- Interactive map of Ontario Ranch
- Country: United States
- State: California
- County: San Bernardino
- City: Ontario
- Website: ontarioranch.com

= Ontario Ranch, Ontario, California =

Ontario Ranch is a master-planned community located in the southern portion of the city of Ontario, California. It is the largest master-planned community in Southern California. The community is located south of E. Riverside Drive, north of Eastvale, and between Euclid and Milliken/Hamner Avenues, 2 miles west of Interstate 15 (the Ontario Freeway) and south of State Route 60 (the Pomona Freeway).

==History==
The Sphere of Influence area, commonly referred to as the “Ag Preserve,” was the last significant underdeveloped area in the San Bernardino valley. In 1993, the San Bernardino Board of Supervisors voted to consider dissolving the Ag Preserve status, which allowed the transition from agricultural uses to residential and commercial development. On November 30, 1999, the Sphere of Influence was annexed, and became known as “New Model Colony”, a working name used by the City of Ontario to refer to William Chaffey and George Chaffey's efforts in planning Ontario as a model to other cities for layout and infrastructure. The Chaffey brothers purchased the agricultural and ranch lands in 1881.

==Vision==
Ontario Ranch is envisioned as an 8,069-acre mixed‐use development area. There will be 1,000 acres of public open space, parks and schools that are connected via pathways and trails. The community will be developed over a 20-year period. Once complete, Ontario Ranch will have 47,000 homes and 162,000 residents along with 16 million square feet of retail, office, medical and residential space and eight new schools.

==Planning==
Currently, 2,900 acres have been approved for single-family residences, multi-family residences, commercial and business park uses. There are an additional 447 acres that have project applications in progress for additional single-family residences and industrial use. According to the City of Ontario, overall density cannot exceed 4.6 units per acre and the average lot size is 6,728 square feet.

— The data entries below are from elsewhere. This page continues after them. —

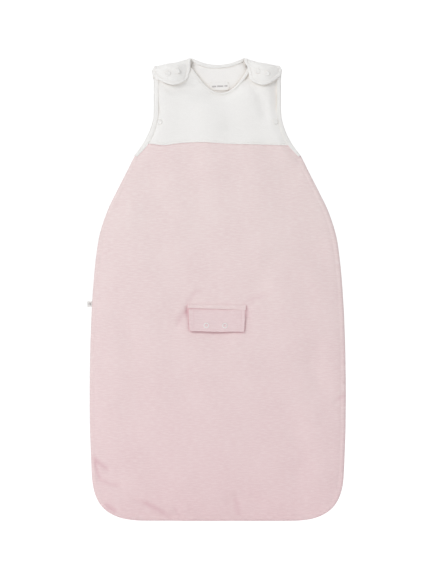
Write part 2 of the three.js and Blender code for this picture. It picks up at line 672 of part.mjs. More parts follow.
const slant = point(SLANT_FOOT.x - UNDERARM.x, SLANT_FOOT.h - UNDERARM.h).normalize();
const parked = point(UNDERARM.x, UNDERARM.h).addScaledVector(slant, 18);
const upperZip = zipGroup(parked.x, parked.y, slant);
const lowerZip = zipGroup(ZIP_END_X + 12, 0, point(-1, 0));
for (const [label, group, turn] of [['upper', upperZip, 0], ['lower', lowerZip, Math.PI]]) {
  add(`zip_slider_${label}`, sliderPiece(), SNAP_WHITE, 0.4, group);
  const puller = pullerPiece();
  puller.rotateZ(turn);
  add(`zip_puller_${label}`, puller, SNAP_WHITE, 0.4, group);
}

const stopBlock = (length) => new THREE.BoxGeometry(length, 6, 3);
add('zip_stop_upper', stopBlock(3).translate(-9, 0, -5.2), SNAP_WHITE, 0.4, upperZip);
add('zip_stop_lower', stopBlock(3).translate(15.5, 0, -5.2), SNAP_WHITE, 0.4, lowerZip);

// ---------------------------------------------------------------- labels
const SEAM_LABEL = { low: 416.5, high: 427, out: 9, thick: 0.8 };
const labelEdge = -halfWidth(420) - GAP;
add('side_label', plate(rectangle(labelEdge - SEAM_LABEL.out, labelEdge, SEAM_LABEL.low, SEAM_LABEL.high),
  -SEAM_LABEL.thick / 2, SEAM_LABEL.thick / 2), WHITE);

const NECK_LABEL = { left: -16, right: 22, low: 838, high: 854, thick: 0.5 };

function neckLabel() {
  const columns = 4;
  const rows = 2;
  const { left, right, low, high, thick } = NECK_LABEL;
  const place = (i, j, offset) =>
    onPanel(lerp(left, right, i / columns), lerp(low, high, j / rows), 1, offset);
  return slab(columns, rows, (i, j) => place(i, j, -GAP), (i, j) => place(i, j, -GAP - thick));
}
add('neck_label', neckLabel(), WHITE);

export default bag;
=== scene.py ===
import json
import math

import bpy
import numpy as np
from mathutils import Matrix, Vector, geometry, kdtree


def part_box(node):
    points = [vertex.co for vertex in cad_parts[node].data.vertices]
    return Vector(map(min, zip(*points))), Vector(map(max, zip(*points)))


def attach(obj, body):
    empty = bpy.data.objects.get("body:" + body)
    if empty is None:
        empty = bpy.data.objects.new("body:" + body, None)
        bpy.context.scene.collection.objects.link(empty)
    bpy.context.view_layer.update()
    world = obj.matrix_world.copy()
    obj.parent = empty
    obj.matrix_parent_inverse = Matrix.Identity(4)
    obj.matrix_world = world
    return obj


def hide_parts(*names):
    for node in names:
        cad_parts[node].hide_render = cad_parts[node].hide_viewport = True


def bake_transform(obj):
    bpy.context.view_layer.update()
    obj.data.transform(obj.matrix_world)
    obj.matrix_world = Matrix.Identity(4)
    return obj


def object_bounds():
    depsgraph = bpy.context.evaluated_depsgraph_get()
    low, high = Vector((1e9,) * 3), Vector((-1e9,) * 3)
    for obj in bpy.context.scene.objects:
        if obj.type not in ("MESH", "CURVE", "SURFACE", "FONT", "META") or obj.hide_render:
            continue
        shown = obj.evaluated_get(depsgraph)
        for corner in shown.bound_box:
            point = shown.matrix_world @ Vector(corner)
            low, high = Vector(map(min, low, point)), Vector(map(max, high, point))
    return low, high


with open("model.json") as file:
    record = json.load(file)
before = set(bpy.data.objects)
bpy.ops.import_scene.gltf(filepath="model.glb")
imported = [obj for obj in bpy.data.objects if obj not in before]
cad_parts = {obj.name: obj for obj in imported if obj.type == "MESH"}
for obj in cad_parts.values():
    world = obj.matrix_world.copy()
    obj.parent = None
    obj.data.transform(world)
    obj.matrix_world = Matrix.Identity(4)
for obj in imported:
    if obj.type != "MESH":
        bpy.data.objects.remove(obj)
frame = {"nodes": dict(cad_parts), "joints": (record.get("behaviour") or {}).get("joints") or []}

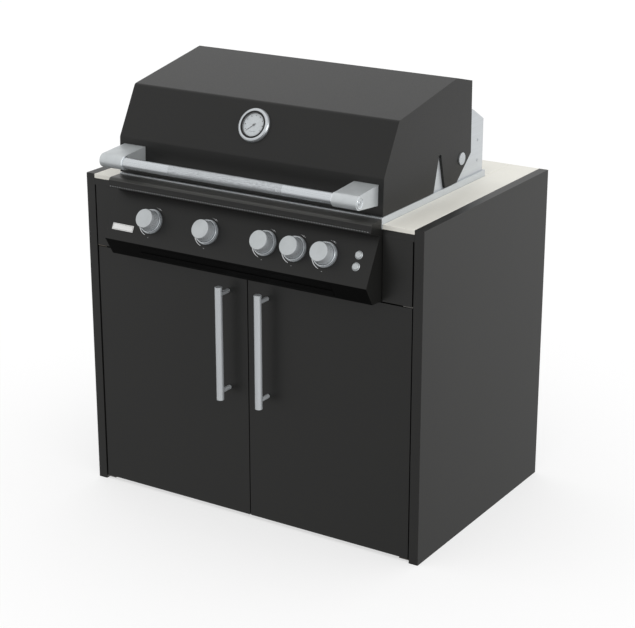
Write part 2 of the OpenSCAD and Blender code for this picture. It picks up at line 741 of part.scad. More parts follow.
module lid_handle_bar() placed() color(steel) difference() {
    rod_x(-bracket_x + 8, bracket_x - 8, lid_bar_y, lid_bar_z, lid_bar_d);
    rod_x(-bracket_x, bracket_x, lid_bar_y, lid_bar_z, lid_bar_d - 2 * lid_bar_t);
}

bracket_top = cab_h + 97.5;
bracket_low = cab_h + 44.5;

module lid_handle_brackets() placed() color(steel) both_sides() difference() {
    along_x(bracket_x - bracket_w, bracket_x) union() {
        translate([lid_bar_y, lid_bar_z]) circle(r = nose_r);
        polygon([[lid_face_y(bracket_top), bracket_top], [lid_bar_y + 1.5, lid_bar_z + nose_r],
            [lid_bar_y, lid_bar_z], [lid_bar_y - 1.8, lid_bar_z - nose_r + 0.1],
            [lid_face_y(bracket_low), bracket_low]]);
    }
    rod_x(bracket_x - bracket_w - through, bracket_x - 8, lid_bar_y, lid_bar_z, lid_bar_d);
}

// Y of the lid's lower front face at a height
function lid_face_y(z) = lid_path[0][0]
    + (lid_path[1][0] - lid_path[0][0]) * (z - lid_path[0][1]) / (lid_path[1][1] - lid_path[0][1]);

module thermometer_bezel() placed() color(steel) on_gauge() rotate_extrude($fn = 96)
    polygon([[lens_d / 2 - 3, 0], [gauge_d / 2, 0], [gauge_d / 2, gauge_h - 6],
        [gauge_d / 2 - 2, gauge_h - 2], [gauge_d / 2 - 5, gauge_h], [lens_d / 2, gauge_h - 1],
        [lens_d / 2, dial_z - 1], [lens_d / 2 - 3, dial_z - 1]]);

module thermometer_dial() placed() color(steel) on_gauge() difference() {
    union() {
        translate([0, 0, dial_z - 1]) cylinder(h = 1, d = lens_d);
        translate([0, 0, -16]) cylinder(h = 15 + dial_z, d = lens_d - 15);
        translate([0, 0, -90]) cylinder(h = 74, d = 7);
    }
    translate([0, 0, dial_z - 8]) cylinder(h = 20, d = 2 + 2 * run_fit);
}

module thermometer_needle() placed() color(black) on_gauge() rotate([0, 0, needle_turn]) {
    translate([0, 0, dial_z - 7]) cylinder(h = 10, d = 2);
    translate([0, 0, dial_z + 0.6]) cylinder(h = 1.2, d = 6);
    translate([0, 0, dial_z + 0.6]) linear_extrude(1) polygon([[-1.2, -6], [1.2, -6], [0.4, 26], [-0.4, 26]]);
}

module thermometer_glass() placed() color([0.8, 0.9, 0.95, 0.3]) on_gauge()
    translate([0, 0, dial_z + 3.6]) cylinder(h = 1.5, d = lens_d);

side_panel_left();
side_panel_right();
base_panel();
back_panel();
sub_top_boards();
filler_panel_left();
filler_panel_right();
door_rail();
worktop_left();
worktop_right();
worktop_rear();
levelling_feet();
door_pivots();
magnetic_catches();
door_left();
door_right();
door_handle_left();
door_handle_right();
firebox();
rim_frame();
control_panel();
heat_shield();
gas_manifold();
valve_bodies();
knob_bezels();
switch_block();
badge_plate();
tube_burners();
ignition_electrodes();
flame_tamers();
cooking_grates();
tray_runners();
drip_tray();
hood_cheeks();
rear_housing();
rear_burner();
rear_supply_pipe();
warming_rack();
lid_pivot_pins();
housing_screws();
knob_1();
knob_2();
knob_3();
knob_4();
knob_rear();
valve_plunger_1();
valve_plunger_2();
valve_plunger_3();
valve_plunger_4();
valve_plunger_rear();
ignition_button();
light_button();
lid_shell();
lid_liner();
lid_handle_bar();
lid_handle_brackets();
thermometer_bezel();
thermometer_dial();
thermometer_needle();
thermometer_glass();
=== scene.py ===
"""Looks of a gas barbecue that is built into a cabinet, laid out as an add-on and run as a script."""

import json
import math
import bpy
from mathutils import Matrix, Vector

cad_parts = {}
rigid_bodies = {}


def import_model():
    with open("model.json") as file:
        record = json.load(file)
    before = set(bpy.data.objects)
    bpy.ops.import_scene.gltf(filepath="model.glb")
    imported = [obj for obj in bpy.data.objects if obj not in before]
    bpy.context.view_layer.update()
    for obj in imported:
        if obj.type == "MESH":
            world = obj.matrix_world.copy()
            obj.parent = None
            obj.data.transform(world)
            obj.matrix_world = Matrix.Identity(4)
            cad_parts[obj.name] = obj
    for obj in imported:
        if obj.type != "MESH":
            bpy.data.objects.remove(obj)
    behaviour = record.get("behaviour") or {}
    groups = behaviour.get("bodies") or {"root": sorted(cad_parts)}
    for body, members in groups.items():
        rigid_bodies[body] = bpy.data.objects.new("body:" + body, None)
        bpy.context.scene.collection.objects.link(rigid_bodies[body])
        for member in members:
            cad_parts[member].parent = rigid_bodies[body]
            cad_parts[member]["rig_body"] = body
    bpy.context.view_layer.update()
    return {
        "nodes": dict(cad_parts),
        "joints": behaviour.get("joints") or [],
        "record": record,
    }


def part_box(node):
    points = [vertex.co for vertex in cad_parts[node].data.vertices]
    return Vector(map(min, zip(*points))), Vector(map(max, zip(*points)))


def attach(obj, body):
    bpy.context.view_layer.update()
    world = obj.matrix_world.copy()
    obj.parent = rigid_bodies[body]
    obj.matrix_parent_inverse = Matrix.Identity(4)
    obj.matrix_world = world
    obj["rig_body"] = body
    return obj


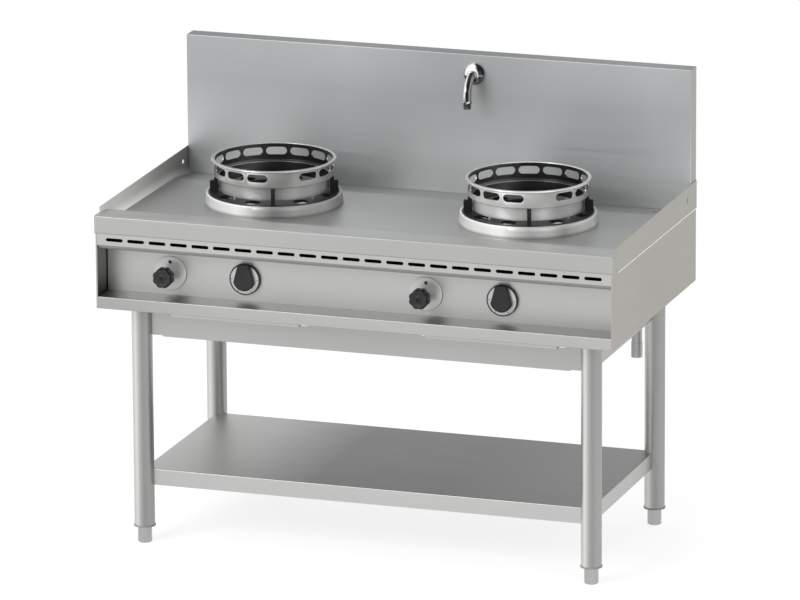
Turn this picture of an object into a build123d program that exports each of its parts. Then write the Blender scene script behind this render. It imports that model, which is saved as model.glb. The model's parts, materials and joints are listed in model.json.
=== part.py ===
from build123d import *
import math
import os

# Two-burner gas wok range on an open stand.
# Frame: X to the right, Y to the back, Z up, origin on the floor under the middle of the range.
# Sizes are in millimetres.

os.makedirs("parts", exist_ok=True)

# ---- overall sizes -------------------------------------------------------------------
WIDTH = 1405.0
DEPTH = 745.0
TOTAL_HEIGHT = 1230.0
WORK_HEIGHT = 902.0
FRONT = -DEPTH / 2
BACK = DEPTH / 2
SHEET = 1.5
SEAT_GAP = 0.3
BEND = 4.0
CUTTER_LENGTH = 12.0

# ---- worktop -------------------------------------------------------------------------
LIP_HEIGHT = 48.0
LIP_RETURN = 14.0
RIM_DEPTH = 85.0
RIM_FALL = 2.0
DECK_DROP = 33.0
GUTTER_FALL = 18.0
GUTTER_WIDTH = 138.0
DECK_FLANGE = 28.0
CHEEK_THICKNESS = 2.0
CHEEK_FRONT = 40.0
CHEEK_RISE_FRONT = 14.0
CHEEK_RISE_BACK = 23.0
CHEEK_FLANGE_DROP = 52.0
CHEEK_FLANGE_FRONT = 45.0
FOLD_RADIUS = 22.0

# ---- splashback ----------------------------------------------------------------------
SPLASH_DEPTH = 47.5
SPLASH_TUCK = 30.0
CHEEK_HOLE = 13.0
CHEEK_HOLE_IN = 85.0
CHEEK_HOLE_DROP = 13.0

# ---- body ----------------------------------------------------------------------------
BODY_INSET = 1.6
BODY_FRONT_INSET = 4.0
BODY_BOTTOM = 652.4
BAND_HEIGHT = 30.5
SILL_HEIGHT = 32.0
SILL_RETURN = 30.0
RECESS_DEPTH = 80.0
SIDE_HEM = 4.0
SIDE_FLANGE = 20.0
SLOT_COUNT = 23
SLOT_PITCH = 59.0
SLOT_LENGTH = 46.5
SLOT_HEIGHT = 9.0
SLOT_DROP = 15.2

# ---- stand ---------------------------------------------------------------------------
LEG_DIAMETER = 54.0
LEG_WALL = 1.6
LEG_SIDE_IN = 88.5
LEG_FRONT_Y = 105.0
LEG_REAR_Y = 665.0
SOCKET_PLATE = 80.0
SOCKET_THICKNESS = 4.0
SOCKET_SPIGOT = 60.0
SPIGOT_CLEARANCE = 0.2
SPIGOT_WALL = 6.4
LEG_BOLT = 8.0
LEG_BOLT_SPACING = 60.0
BOLT_CLEARANCE = 0.5
HEX_HEAD = 13.0
HEX_HEIGHT = 5.3
NUT_HEIGHT = 6.5
FOOT_DIAMETER = 37.0
FOOT_HEIGHT = 44.5
FOOT_STEM = 16.0
FOOT_STEM_LENGTH = 60.0
FOOT_CHAMFER = 2.0
STEM_CLEARANCE = 0.3
INSERT_RIM = 58.0
INSERT_RIM_HEIGHT = 3.5
INSERT_LENGTH = 30.0

SHELF_TOP = 200.0
SHELF_EDGE = 43.0
SHELF_RETURN = 14.0
SHELF_LEG_CLEARANCE = 0.3
STIFFENER_WIDTH = 90.0
STIFFENER_HEIGHT = 36.0
STIFFENER_FOOT = 18.0

APRON_HEIGHT = 90.4
APRON_RETURN = 22.0
APRON_END_STEP = 30.0
APRON_STEP_HEIGHT = 3.0

# ---- drip trays ----------------------------------------------------------------------
TRAY_WIDTH = 382.0
TRAY_DEPTH = 480.0
TRAY_HEIGHT = 24.0
TRAY_FRONT = 80.0
TRAY_TOP_GAP = 4.0
TRAY_SIDE_INSET = 12.0
TRAY_SLOT_MARGIN = 2.5
RUNNER_LEDGE = 10.0
RUNNER_THICKNESS = 1.5

# ---- burners -------------------------------------------------------------------------
BURNER_SIDE_IN = 352.5
BURNER_Y = 400.0
LUG_COUNT = 4
LUG_START = 18.5

COLLAR_BASE_RADIUS = 182.0
COLLAR_TOP_RADIUS = 178.0
COLLAR_HEIGHT = 30.0
COLLAR_WALL = 2.5
COLLAR_TOP_BAND = 3.5
COLLAR_LEDGE_DEPTH = 15.0
COLLAR_SPIGOT_RADIUS = 150.0
COLLAR_SPIGOT_DROP = 14.0
APERTURE_CLEARANCE = 0.5

BOWL_WALL = 2.0
BOWL_THROAT_RADIUS = 105.0
BOWL_MOUTH_RADIUS = 60.0
BOWL_DEPTH = 92.0
PILOT_HOLE = 16.0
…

==Master-Planned Communities==
- Park Lane by Lennar
- Park Place by Lewis Community Developers and Stratham Communities
- New Haven by Brookfield Residential
- Grand Park by Lennar
- Landmark by Lennar
- ShadeTree by Landsea Homes
- Neuhouse by Landsea Homes
- Alto by Landsea Homes
- Cascade by Pulte Homes
- Parkside by New Home Co and Lennar

==Neighborhoods==
- Beacon by Lennar (single-family, detached residences)
- Monument by Lennar (single-family, detached residences)
- West Haven by Lennar (single-family residences)
- Holiday by Brookfield Residential (townhomes)
- Waverly by Brookfield Residential (single-family, detached residences)
- Summerset by Brookfield Residential (single-family detached residences)
- Canopy Creek by Woodside Homes (single-family detached residences)
- Cambridge Court by Woodside Homes
- Waterford by Woodside Homes (single-family detached residences)
- Hadleigh by KB Home (single-family detached residences)
- Margate by KB Home (single-family detached residences)
- Kensington by TRI Point Homes (single-family detached residences)
- St. James by TRI Pointe Homes (single-family detached residences)
- Camden by Ryland Homes (single-family detached residences)
- Meadowood by Taylor Morrison (single-family detached residences)
- Amberly by Landsea Homes (single-family detached residences)
- Birchley by Landsea Homes (single-family detached residences)
- Willowton by Landsea Homes (single-family detached residences)
- Elmwood by Landsea Homes (single-family detached residences)
- Rohe by Landsea Homes (single-family detached residences)
- Alto by Landsea Homes (townhomes)
- Eave by Landsea Homes (townhomes)
- Edenglen by Brookfield Residential (single-family and condominiums)
- Archibald Ranch (single-family detached residences)
- Nuvo Parkside (single-family detached residences)

==The First "Gigabit" Community==
Ontario Ranch is developing a connected gigabit infrastructure, which will make it the first “gigabit community” in the region, with fiber-optic cable built into the infrastructure to provide ultra-high-speed Internet access to residents. Park Place residents were the first residents to receive access to the gigabit service, costing $60 per month.